Object modeling scripts
[Start]

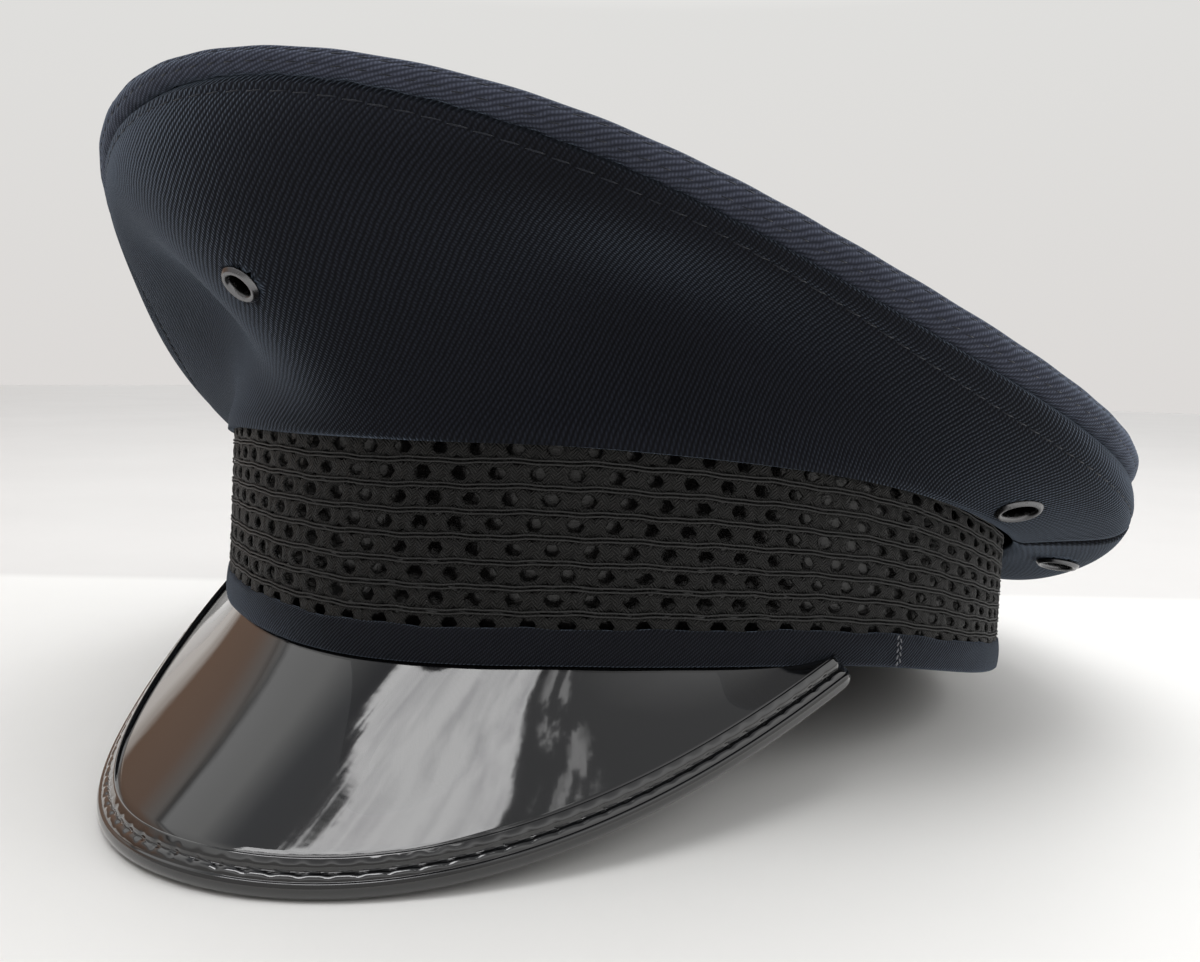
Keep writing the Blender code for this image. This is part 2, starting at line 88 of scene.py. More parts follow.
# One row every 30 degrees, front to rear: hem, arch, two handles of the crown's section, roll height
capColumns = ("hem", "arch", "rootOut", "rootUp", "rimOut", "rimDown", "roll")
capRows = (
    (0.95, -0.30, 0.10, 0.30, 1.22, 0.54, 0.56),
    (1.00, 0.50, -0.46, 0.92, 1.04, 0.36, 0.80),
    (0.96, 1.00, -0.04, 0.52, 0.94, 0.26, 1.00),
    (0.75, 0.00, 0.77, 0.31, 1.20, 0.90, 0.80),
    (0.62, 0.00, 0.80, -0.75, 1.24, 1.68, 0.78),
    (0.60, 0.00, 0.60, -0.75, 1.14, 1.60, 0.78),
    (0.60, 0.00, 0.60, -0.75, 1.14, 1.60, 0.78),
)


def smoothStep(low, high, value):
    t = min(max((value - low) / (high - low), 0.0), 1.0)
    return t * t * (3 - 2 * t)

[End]
[Start]

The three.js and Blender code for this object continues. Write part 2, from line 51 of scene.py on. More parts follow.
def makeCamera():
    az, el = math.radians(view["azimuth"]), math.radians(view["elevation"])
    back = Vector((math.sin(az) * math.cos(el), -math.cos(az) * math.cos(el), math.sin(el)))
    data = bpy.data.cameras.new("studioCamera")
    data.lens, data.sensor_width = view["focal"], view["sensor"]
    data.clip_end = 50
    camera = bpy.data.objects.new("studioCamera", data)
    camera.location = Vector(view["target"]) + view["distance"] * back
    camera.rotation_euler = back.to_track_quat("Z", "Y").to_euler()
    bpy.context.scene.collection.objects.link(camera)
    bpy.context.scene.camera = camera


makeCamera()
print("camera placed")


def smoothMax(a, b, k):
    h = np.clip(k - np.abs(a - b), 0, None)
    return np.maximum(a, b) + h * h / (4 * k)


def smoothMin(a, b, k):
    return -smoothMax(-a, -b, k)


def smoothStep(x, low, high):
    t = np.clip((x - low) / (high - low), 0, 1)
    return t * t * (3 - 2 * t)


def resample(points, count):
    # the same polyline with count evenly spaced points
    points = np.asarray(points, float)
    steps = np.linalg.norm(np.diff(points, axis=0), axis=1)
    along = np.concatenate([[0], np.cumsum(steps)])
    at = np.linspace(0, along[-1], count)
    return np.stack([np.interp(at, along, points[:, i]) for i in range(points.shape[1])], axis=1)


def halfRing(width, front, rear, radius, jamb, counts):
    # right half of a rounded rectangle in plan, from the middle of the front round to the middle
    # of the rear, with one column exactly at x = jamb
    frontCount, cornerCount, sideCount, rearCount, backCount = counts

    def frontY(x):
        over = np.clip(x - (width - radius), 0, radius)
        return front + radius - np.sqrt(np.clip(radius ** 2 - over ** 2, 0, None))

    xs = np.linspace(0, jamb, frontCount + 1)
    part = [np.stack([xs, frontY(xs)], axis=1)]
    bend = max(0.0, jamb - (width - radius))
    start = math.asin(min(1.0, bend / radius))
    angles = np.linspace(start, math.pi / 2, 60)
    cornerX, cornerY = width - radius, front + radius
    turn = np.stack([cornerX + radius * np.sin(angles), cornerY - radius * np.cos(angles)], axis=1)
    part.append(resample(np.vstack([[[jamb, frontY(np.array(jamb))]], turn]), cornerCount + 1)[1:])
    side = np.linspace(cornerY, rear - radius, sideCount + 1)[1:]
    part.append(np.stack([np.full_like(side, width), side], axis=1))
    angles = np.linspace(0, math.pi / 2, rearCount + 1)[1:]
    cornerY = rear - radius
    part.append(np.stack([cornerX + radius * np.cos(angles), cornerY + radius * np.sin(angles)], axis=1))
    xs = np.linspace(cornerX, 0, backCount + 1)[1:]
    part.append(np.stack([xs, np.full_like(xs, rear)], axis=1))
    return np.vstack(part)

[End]

The exercise: Pull every line containing "Blender" from the material above.

Result of this task:
Keep writing the Blender code for this image. This is part 2, starting at line 88 of scene.py. More parts follow.
The three.js and Blender code for this object continues. Write part 2, from line 51 of scene.py on. More parts follow.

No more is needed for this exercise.